## Begin

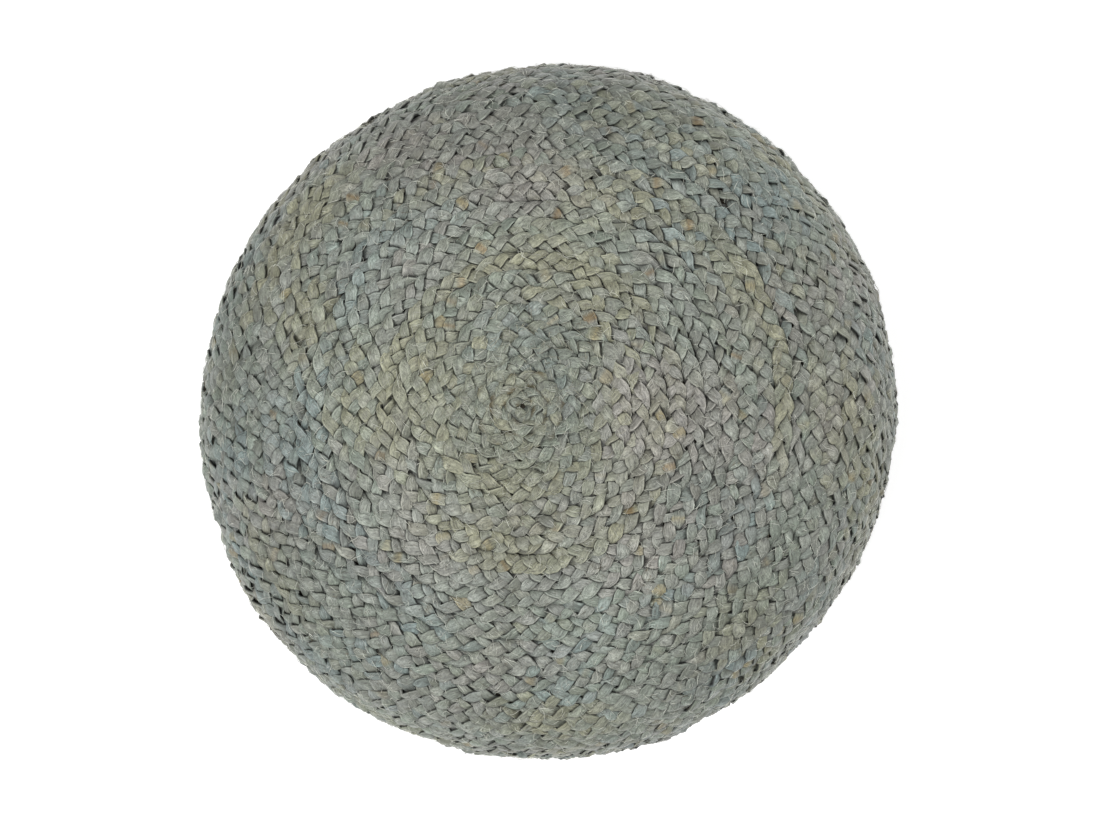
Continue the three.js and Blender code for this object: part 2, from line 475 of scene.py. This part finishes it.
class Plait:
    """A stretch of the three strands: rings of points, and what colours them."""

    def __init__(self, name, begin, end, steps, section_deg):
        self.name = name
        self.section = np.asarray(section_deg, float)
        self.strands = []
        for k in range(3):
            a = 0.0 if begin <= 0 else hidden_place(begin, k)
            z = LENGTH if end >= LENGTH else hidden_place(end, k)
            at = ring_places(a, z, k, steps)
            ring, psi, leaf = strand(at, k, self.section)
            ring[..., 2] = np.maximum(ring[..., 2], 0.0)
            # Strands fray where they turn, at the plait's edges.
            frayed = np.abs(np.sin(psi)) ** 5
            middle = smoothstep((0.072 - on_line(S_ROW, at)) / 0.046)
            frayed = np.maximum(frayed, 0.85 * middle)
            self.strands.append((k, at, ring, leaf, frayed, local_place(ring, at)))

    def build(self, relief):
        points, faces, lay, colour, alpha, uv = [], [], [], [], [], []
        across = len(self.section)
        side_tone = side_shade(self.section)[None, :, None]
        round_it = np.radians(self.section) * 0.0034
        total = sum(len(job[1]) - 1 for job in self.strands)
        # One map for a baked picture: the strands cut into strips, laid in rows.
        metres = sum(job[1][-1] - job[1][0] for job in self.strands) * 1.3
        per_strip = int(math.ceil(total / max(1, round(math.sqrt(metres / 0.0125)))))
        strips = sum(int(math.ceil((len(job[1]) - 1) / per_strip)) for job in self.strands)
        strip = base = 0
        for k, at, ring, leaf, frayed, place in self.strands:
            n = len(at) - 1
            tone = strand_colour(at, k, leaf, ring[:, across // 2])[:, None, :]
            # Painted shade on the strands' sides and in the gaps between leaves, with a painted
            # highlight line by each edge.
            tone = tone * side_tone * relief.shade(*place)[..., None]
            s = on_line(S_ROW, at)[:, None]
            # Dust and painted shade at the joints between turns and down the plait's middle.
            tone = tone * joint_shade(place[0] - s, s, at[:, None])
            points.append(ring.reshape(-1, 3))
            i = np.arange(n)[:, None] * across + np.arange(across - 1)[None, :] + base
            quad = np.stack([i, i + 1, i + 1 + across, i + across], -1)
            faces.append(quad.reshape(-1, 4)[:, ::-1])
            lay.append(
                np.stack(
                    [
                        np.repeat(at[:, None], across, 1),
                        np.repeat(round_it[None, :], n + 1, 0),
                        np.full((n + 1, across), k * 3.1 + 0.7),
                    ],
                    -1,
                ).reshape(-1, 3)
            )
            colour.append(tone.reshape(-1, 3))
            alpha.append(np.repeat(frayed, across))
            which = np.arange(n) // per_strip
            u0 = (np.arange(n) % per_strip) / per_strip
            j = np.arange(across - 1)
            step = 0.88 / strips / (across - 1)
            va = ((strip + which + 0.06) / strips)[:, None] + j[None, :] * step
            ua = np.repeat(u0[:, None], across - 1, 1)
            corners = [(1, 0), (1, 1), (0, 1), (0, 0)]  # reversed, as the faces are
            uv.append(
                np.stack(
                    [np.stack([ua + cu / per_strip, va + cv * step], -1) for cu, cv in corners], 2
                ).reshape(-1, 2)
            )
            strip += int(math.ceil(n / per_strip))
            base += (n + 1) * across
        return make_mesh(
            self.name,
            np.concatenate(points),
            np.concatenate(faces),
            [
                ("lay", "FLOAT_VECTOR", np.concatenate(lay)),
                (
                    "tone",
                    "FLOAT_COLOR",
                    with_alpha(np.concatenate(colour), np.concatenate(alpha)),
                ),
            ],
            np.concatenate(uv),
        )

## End

**Requirement**:
Quote the listing word for word from its first line through the line in which "stretch of the" appears.

**Exercise answer**:
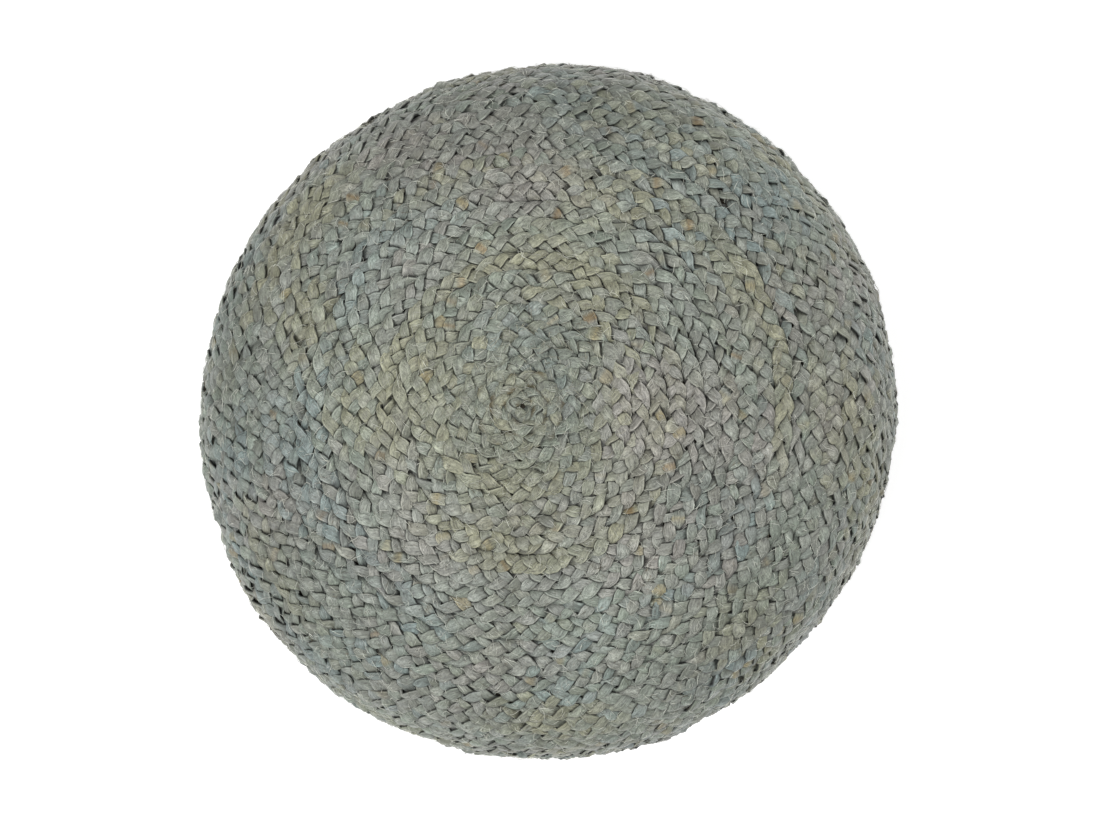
Continue the three.js and Blender code for this object: part 2, from line 475 of scene.py. This part finishes it.
class Plait:
    """A stretch of the three strands: rings of points, and what colours them."""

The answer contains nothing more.